O acordo sobre o exercício das responsabilidades parentais homologado na Conservatória do Registo Civil de Sines a 20/06/2016 (cfr. fls. 9 e ss.) constitui, assim, título executivo suficiente para impulsionar a ação executiva especial por alimentos com vista à cobrança das quantias que a Exequente liquida no requerimento executivo, discriminando os meses cujo pagamento foi omitido, a quantia de capital e os juros reclamados.
O que não coloca em causa os interesses do Executado, já que terá, oportunamente, ao seu dispor a defesa decorrente da oposição mediante embargos de executado – cfr. artigo 728.º do CPC, aplicável ex vi artigo 551.º, n.º 4, do Código de Processo Civil.

Procedem, pois, as conclusões da alegação do presente recurso.
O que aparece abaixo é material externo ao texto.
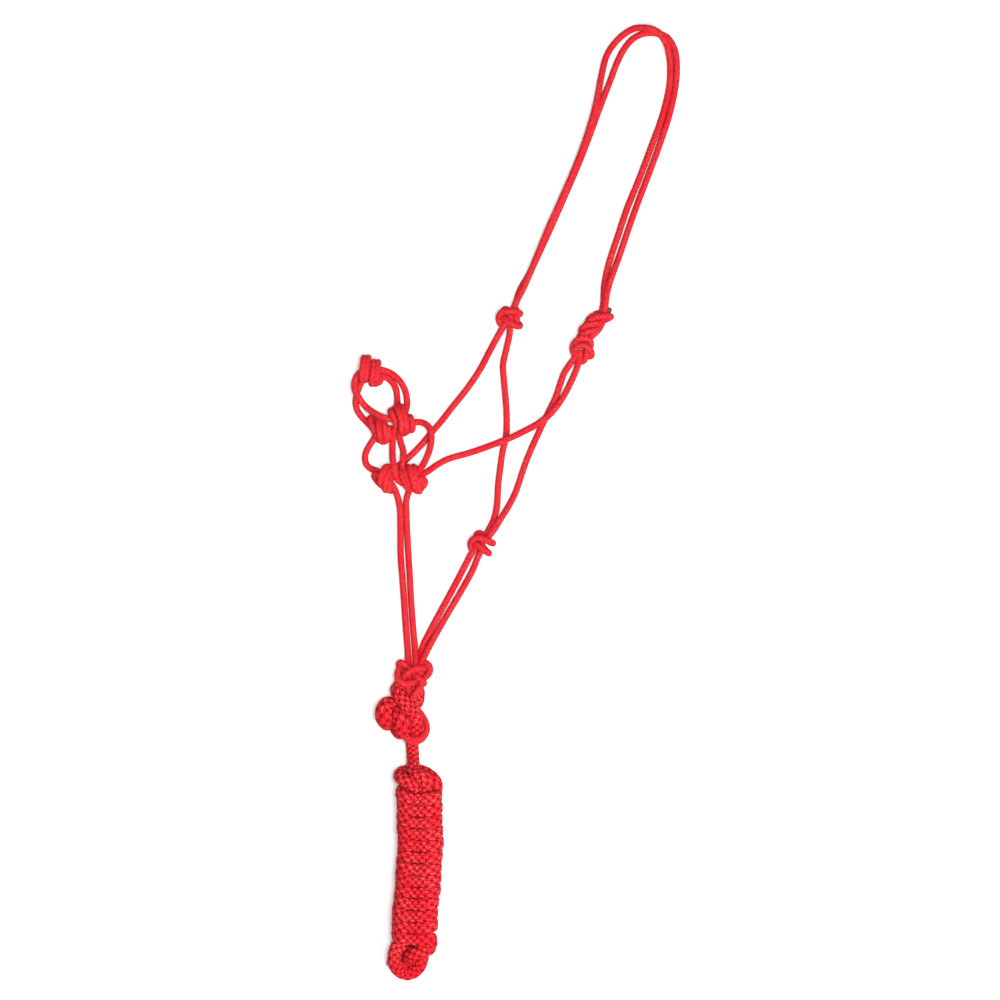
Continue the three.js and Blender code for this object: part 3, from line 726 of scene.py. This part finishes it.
TIE_STRANDS = [
    [(90, 192, 9), (92.8, 198.4, 6), (90, 200.8, 6.4), (85.6, 199.8, 8.6), (80.4, 196.8, 10),
     (78, 192.4, 8.4), (82, 190.4, 4.6), (91, 193, 3.8), (99, 196, 4.8), (102.2, 197.8, 8.8),
     (99.8, 198.2, 14.2), (93.4, 198.2, 16.8), (86, 197, 17), (80, 193.8, 14.6), (76.4, 190, 10.4),
     (78, 187, 5)],
    [(94.4, 197, 10), (93, 192, 13.6), (90.2, 186, 14.8), (85.8, 180.6, 14.2), (81, 176.4, 12.4),
     (77, 172.6, 9.4)],
    [(91.4, 191, 12.4), (84, 190.2, 16.8), (76, 188, 15.8), (71, 184.6, 11), (72, 182, 5.6),
     (80, 181.6, 3.8), (86.4, 183.6, 4.4), (89, 184.6, 8.8), (86, 184, 14), (79.4, 182, 16.8),
     (72.8, 179.8, 15.4), (69.4, 177.4, 10.6), (71, 175.4, 5.2), (78, 176.2, 3.8)],
]
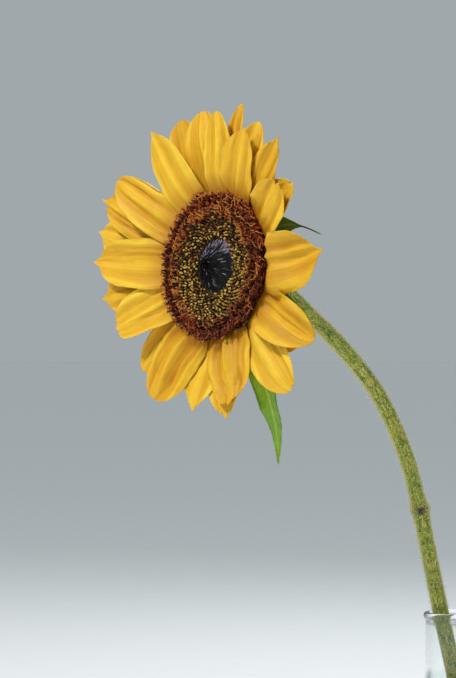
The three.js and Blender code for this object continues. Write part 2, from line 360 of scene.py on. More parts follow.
def bent_tube_template(path, radii, sides):
    """A small closed tube along a path of points."""
    path = np.asarray(path, float)
    along = unit(np.gradient(path, axis=0))
    across = unit(np.cross(along, [0.0, 1.0, 0.03]))
    circle = circles(across, np.cross(across, along), sides)
    rings = path[:, None, :] + circle * np.asarray(radii)[:, None, None]
    return template(rings[:, ::-1])


# ---------------- materials

def new_material(name, colour, roughness, **sockets):
    material = bpy.data.materials.new(name)
    material.use_nodes = True
    shader = material.node_tree.nodes["Principled BSDF"]
    shader.inputs["Base Color"].default_value = (*colour, 1)
    shader.inputs["Roughness"].default_value = roughness
    for socket, value in sockets.items():
        shader.inputs[socket.replace("_", " ")].default_value = value
    return material


class Paint:
    """Adds linked texture nodes to a material's Principled shader."""

    def __init__(self, material):
        self.tree = material.node_tree
        self.shader = self.tree.nodes["Principled BSDF"]

    def put(self, value, socket):
        """Fills a socket with a number, a vector, a colour or another node's output."""
        if isinstance(value, bpy.types.NodeSocket):
            self.tree.links.new(value, socket)
        else:
            socket.default_value = (*value, 1) if socket.type == "RGBA" else value

    def node(self, kind, output, sockets, **settings):
        """One output of a new node with its settings made and its sockets filled."""
        node = self.tree.nodes.new(kind)
        for key, value in settings.items():
            setattr(node, key, value)
        for socket, value in sockets.items():
            self.put(value, node.inputs[socket])
        return node.outputs[output]

    def coordinate(self, kind, scale=(1, 1, 1), offset=(0, 0, 0)):
        """Object coordinates, or those of a named map, stretched and then moved."""
        if kind == "Object":
            source = self.node("ShaderNodeTexCoord", "Object", {})
        else:
            source = self.node("ShaderNodeUVMap", "UV", {}, uv_map=kind)
        sockets = {"Vector": source, "Scale": scale, "Location": offset}
        return self.node("ShaderNodeMapping", "Vector", sockets)

    def part_of(self, label, axis):
        """One axis of a named map."""
        return self.node("ShaderNodeSeparateXYZ", axis, {"Vector": self.coordinate(label)})

    def math(self, operation, *values):
        return self.node("ShaderNodeMath", 0, dict(enumerate(values)), operation=operation)

    def from_middle(self):
        """Distance from the middle of the "Blade" map's width."""
        return self.math("ABSOLUTE", self.math("SUBTRACT", self.part_of("Blade", "X"), 0.5))

    def noise(self, place, scale, detail, roughness, distortion):
        sockets = {"Vector": place, "Scale": scale, "Detail": detail}
        sockets |= {"Roughness": roughness, "Distortion": distortion}
        return self.node("ShaderNodeTexNoise", "Fac", sockets)

    def grain(self, scale, detail=3.0, roughness=0.55):
        """Noise through the whole object."""
        return self.noise(self.coordinate("Object"), scale, detail, roughness, 0.0)

    def streaks(self, across, along, detail, roughness=0.6, distortion=0.0):
        """Noise on a blade or the stem, stretched along it."""
        return self.noise(self.coordinate("Blade", (across, along, 1)), 1.0, detail, roughness, distortion)

    def ramp(self, factor, stops):
        """A colour for each value of factor. A stop is its place and a colour, or a grey level."""
        node = self.tree.nodes.new("ShaderNodeValToRGB")
        elements = node.color_ramp.elements
        while len(elements) < len(stops):
            elements.new(0.5)
        for element, (position, colour) in zip(elements, stops):
            element.position = position
            element.color = (*colour, 1) if isinstance(colour, tuple) else (colour, colour, colour, 1)
        self.put(factor, node.inputs["Fac"])
        return node.outputs["Color"]

    def mix(self, factor, first, second, blend="MIX"):
        sockets = {0: factor, 6: first, 7: second}
        return self.node("ShaderNodeMix", 2, sockets, data_type="RGBA", blend_type=blend)

    def darken(self, base, strength, pattern, low, shade, high):
        """base multiplied by a shade where the pattern is at low, and left as it is at high."""
        return self.mix(strength, base, self.ramp(pattern, [(low, shade), (high, 1.0)]), "MULTIPLY")

    def colour(self, source):
        self.put(source, self.shader.inputs["Base Color"])

    def roughness(self, factor, low, high):
        sockets = {"Value": factor, "To Min": low, "To Max": high}
        self.put(self.node("ShaderNodeMapRange", "Result", sockets), self.shader.inputs["Roughness"])

    def bump(self, height, distance, strength=1.0):
        sockets = {"Height": height, "Distance": distance, "Strength": strength}
        self.put(self.node("ShaderNodeBump", "Normal", sockets), self.shader.inputs["Normal"])


# White where a fold's crest shows the crest colour, its own tone with a painted highlight, against the
# darker valley colour, its own tone with painted shade, and where a petal's foot shows its own.
CREST_STOPS = [(0.05, 0.0), (0.85, 1.0)]
FOOT_STOPS = [(0.0, 1.0), (0.1, 0.6), (0.34, 0.0)]


def petal_material(name, foot, valley, crest):
    """Satin petal: an orange foot, folds darkened by painted shade and crests brightened by a painted
    highlight over the pleats' own tones, and fine lengthwise streaks.
    """
    material = new_material(
        name, crest, 0.5, Subsurface_Weight=0.15, Subsurface_Scale=0.001, Specular_IOR_Level=0.2
    )
    paint = Paint(material)
    paint.shader.inputs["Subsurface Radius"].default_value = (1.0, 0.5, 0.1)
    # Painted light: the folds take the darker valley colour as painted shade, and the crests take the
    # brighter crest colour as a painted highlight.
    fold = paint.mix(paint.ramp(paint.part_of("Crest", "X"), CREST_STOPS), valley, crest)
    foot_share = paint.ramp(paint.part_of("Blade", "Y"), FOOT_STOPS)
    base = paint.mix(foot_share, fold, foot)
    blotch = paint.grain(130.0)
    colour = paint.darken(base, 0.55, paint.streaks(34, 1.6, 4.0), 0.34, (0.82, 0.66, 0.42), 0.6)
    paint.colour(paint.darken(colour, 0.5, blotch, 0.3, (0.86, 0.78, 0.6), 0.62))
    paint.roughness(blotch, 0.42, 0.62)
    paint.bump(paint.streaks(110, 3.0, 2.0), 0.00012, 0.6)
    return material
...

Sem custas, por não serem devidas.

Concluindo:
(…)


IV – DECISÃO
Nestes termos, decide-se pela total procedência do recurso, em consequência do que revoga a decisão recorrida, determinando-se a prossecução da ação executiva por provida de título executivo, se nenhum outro fundamento a isso obstar.
Sem custas.
Évora, 26 de maio de 2022
Isabel de Matos Peixoto Imaginário
Maria Domingas Simões
Ana Margarida Leite

__________________________________________________
[1] Lebre de Freitas e Isabel Alexandre, CPC Anotado, vol. 1.º, 3.ª edição, p. 33.
[2] Antunes Varela, Miguel Bezerra, Sampaio e Nora, Manual de Processo Civil, 2.ª edição, pág. 78 e 79.
[3] Ac. STJ de 14/10/2014 (Fernandes do Vale).
[4] Cfr. Ac. TRP de 20/04/2009 (M. Pinto dos Santos) do qual consta, relativamente à conjugação dos artigos 181.º e 189.º da OTM (cujo regime equivale ao dos artigos 41.º e 48.º do RGPTC, respetivamente), que o incidente previsto no artigo 181.º da OTM nem sequer é aplicável quando estejam em causa prestações de alimentos; Ac. TRP de 06/12/2011 (Fernando Samões) definindo que, quando o incumprimento diz respeito apenas a alimentos, deve aplicar-se o procedimento regulado no artigo 189.º da OTM.
[5] Cfr. Ac. TRL de 18/06/2009 (Fátima Galante), por referência ao artigo 189.º da OTM.
[6] Cfr. Ac. TRP de 20/04/2009 (M. Pinto dos Santos).
[7] Ac. STJ de 08/10/2009 (Lopes do Rego), por referência ao artigo 189.º da OTM.